What to do - Return every line of the material exactly.

········

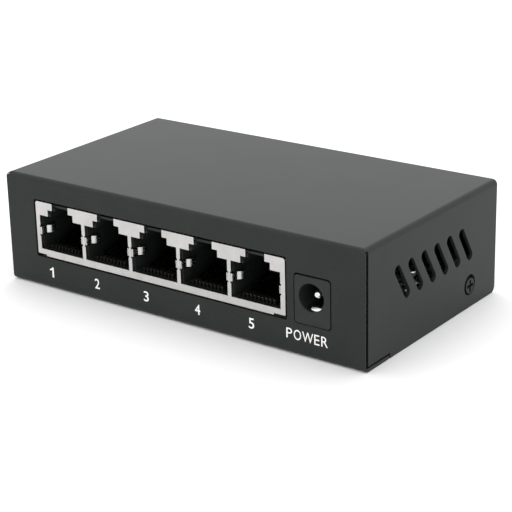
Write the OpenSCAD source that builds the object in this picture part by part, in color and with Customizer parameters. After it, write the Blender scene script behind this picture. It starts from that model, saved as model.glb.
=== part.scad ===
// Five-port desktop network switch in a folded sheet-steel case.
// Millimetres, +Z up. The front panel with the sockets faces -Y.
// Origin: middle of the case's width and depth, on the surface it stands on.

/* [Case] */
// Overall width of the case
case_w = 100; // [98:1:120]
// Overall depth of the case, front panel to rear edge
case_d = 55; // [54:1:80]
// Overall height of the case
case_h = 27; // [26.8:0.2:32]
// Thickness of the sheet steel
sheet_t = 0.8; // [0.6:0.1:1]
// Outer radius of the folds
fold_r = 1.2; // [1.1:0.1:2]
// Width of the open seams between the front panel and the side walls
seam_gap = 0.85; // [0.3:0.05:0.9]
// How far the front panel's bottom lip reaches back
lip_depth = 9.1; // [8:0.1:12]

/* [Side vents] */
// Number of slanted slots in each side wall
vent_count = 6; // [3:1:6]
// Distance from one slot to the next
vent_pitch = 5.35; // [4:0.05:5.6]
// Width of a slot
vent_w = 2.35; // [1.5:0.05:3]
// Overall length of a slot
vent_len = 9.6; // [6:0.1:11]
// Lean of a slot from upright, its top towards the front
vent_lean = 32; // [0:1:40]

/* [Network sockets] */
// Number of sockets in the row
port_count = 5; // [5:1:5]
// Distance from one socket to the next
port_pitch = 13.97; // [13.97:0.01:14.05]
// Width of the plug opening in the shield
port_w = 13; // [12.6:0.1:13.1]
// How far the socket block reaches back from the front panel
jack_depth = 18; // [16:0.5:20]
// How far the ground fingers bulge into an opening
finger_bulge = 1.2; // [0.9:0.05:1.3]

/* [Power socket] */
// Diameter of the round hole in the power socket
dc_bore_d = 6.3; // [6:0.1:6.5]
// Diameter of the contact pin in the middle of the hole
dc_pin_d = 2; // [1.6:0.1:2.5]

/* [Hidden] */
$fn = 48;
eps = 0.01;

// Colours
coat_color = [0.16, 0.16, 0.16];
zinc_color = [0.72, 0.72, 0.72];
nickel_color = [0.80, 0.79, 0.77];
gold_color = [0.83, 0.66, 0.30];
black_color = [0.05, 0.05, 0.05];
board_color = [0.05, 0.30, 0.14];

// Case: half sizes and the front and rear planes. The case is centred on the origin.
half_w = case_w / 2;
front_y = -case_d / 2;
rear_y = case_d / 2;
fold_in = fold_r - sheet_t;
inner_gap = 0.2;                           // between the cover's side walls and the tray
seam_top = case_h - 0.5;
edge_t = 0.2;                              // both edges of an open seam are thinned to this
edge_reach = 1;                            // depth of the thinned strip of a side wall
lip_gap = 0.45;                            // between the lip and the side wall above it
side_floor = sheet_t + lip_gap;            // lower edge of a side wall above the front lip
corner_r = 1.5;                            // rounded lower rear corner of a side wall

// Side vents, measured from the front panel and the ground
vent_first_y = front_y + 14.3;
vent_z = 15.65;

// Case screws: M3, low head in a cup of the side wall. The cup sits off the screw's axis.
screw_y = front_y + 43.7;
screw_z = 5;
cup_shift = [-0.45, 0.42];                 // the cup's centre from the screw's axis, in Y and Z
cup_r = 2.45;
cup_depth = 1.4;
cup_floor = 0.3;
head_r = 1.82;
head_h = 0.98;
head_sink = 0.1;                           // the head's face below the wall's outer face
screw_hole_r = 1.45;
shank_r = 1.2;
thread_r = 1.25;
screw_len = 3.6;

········

The reply -
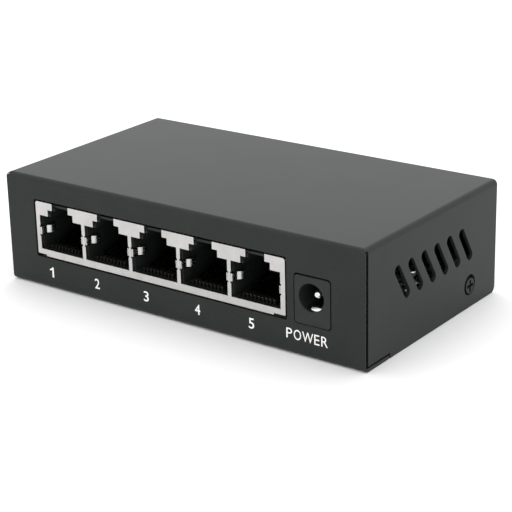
Write the OpenSCAD source that builds the object in this picture part by part, in color and with Customizer parameters. After it, write the Blender scene script behind this picture. It starts from that model, saved as model.glb.
=== part.scad ===
// Five-port desktop network switch in a folded sheet-steel case.
// Millimetres, +Z up. The front panel with the sockets faces -Y.
// Origin: middle of the case's width and depth, on the surface it stands on.

/* [Case] */
// Overall width of the case
case_w = 100; // [98:1:120]
// Overall depth of the case, front panel to rear edge
case_d = 55; // [54:1:80]
// Overall height of the case
case_h = 27; // [26.8:0.2:32]
// Thickness of the sheet steel
sheet_t = 0.8; // [0.6:0.1:1]
// Outer radius of the folds
fold_r = 1.2; // [1.1:0.1:2]
// Width of the open seams between the front panel and the side walls
seam_gap = 0.85; // [0.3:0.05:0.9]
// How far the front panel's bottom lip reaches back
lip_depth = 9.1; // [8:0.1:12]

/* [Side vents] */
// Number of slanted slots in each side wall
vent_count = 6; // [3:1:6]
// Distance from one slot to the next
vent_pitch = 5.35; // [4:0.05:5.6]
// Width of a slot
vent_w = 2.35; // [1.5:0.05:3]
// Overall length of a slot
vent_len = 9.6; // [6:0.1:11]
// Lean of a slot from upright, its top towards the front
vent_lean = 32; // [0:1:40]

/* [Network sockets] */
// Number of sockets in the row
port_count = 5; // [5:1:5]
// Distance from one socket to the next
port_pitch = 13.97; // [13.97:0.01:14.05]
// Width of the plug opening in the shield
port_w = 13; // [12.6:0.1:13.1]
// How far the socket block reaches back from the front panel
jack_depth = 18; // [16:0.5:20]
// How far the ground fingers bulge into an opening
finger_bulge = 1.2; // [0.9:0.05:1.3]

/* [Power socket] */
// Diameter of the round hole in the power socket
dc_bore_d = 6.3; // [6:0.1:6.5]
// Diameter of the contact pin in the middle of the hole
dc_pin_d = 2; // [1.6:0.1:2.5]

/* [Hidden] */
$fn = 48;
eps = 0.01;

// Colours
coat_color = [0.16, 0.16, 0.16];
zinc_color = [0.72, 0.72, 0.72];
nickel_color = [0.80, 0.79, 0.77];
gold_color = [0.83, 0.66, 0.30];
black_color = [0.05, 0.05, 0.05];
board_color = [0.05, 0.30, 0.14];

// Case: half sizes and the front and rear planes. The case is centred on the origin.
half_w = case_w / 2;
front_y = -case_d / 2;
rear_y = case_d / 2;
fold_in = fold_r - sheet_t;
inner_gap = 0.2;                           // between the cover's side walls and the tray
seam_top = case_h - 0.5;
edge_t = 0.2;                              // both edges of an open seam are thinned to this
edge_reach = 1;                            // depth of the thinned strip of a side wall
lip_gap = 0.45;                            // between the lip and the side wall above it
side_floor = sheet_t + lip_gap;            // lower edge of a side wall above the front lip
corner_r = 1.5;                            // rounded lower rear corner of a side wall

// Side vents, measured from the front panel and the ground
vent_first_y = front_y + 14.3;
vent_z = 15.65;

// Case screws: M3, low head in a cup of the side wall. The cup sits off the screw's axis.
screw_y = front_y + 43.7;
screw_z = 5;
cup_shift = [-0.45, 0.42];                 // the cup's centre from the screw's axis, in Y and Z
cup_r = 2.45;
cup_depth = 1.4;
cup_floor = 0.3;
head_r = 1.82;
head_h = 0.98;
head_sink = 0.1;                           // the head's face below the wall's outer face
screw_hole_r = 1.45;
shank_r = 1.2;
thread_r = 1.25;
screw_len = 3.6;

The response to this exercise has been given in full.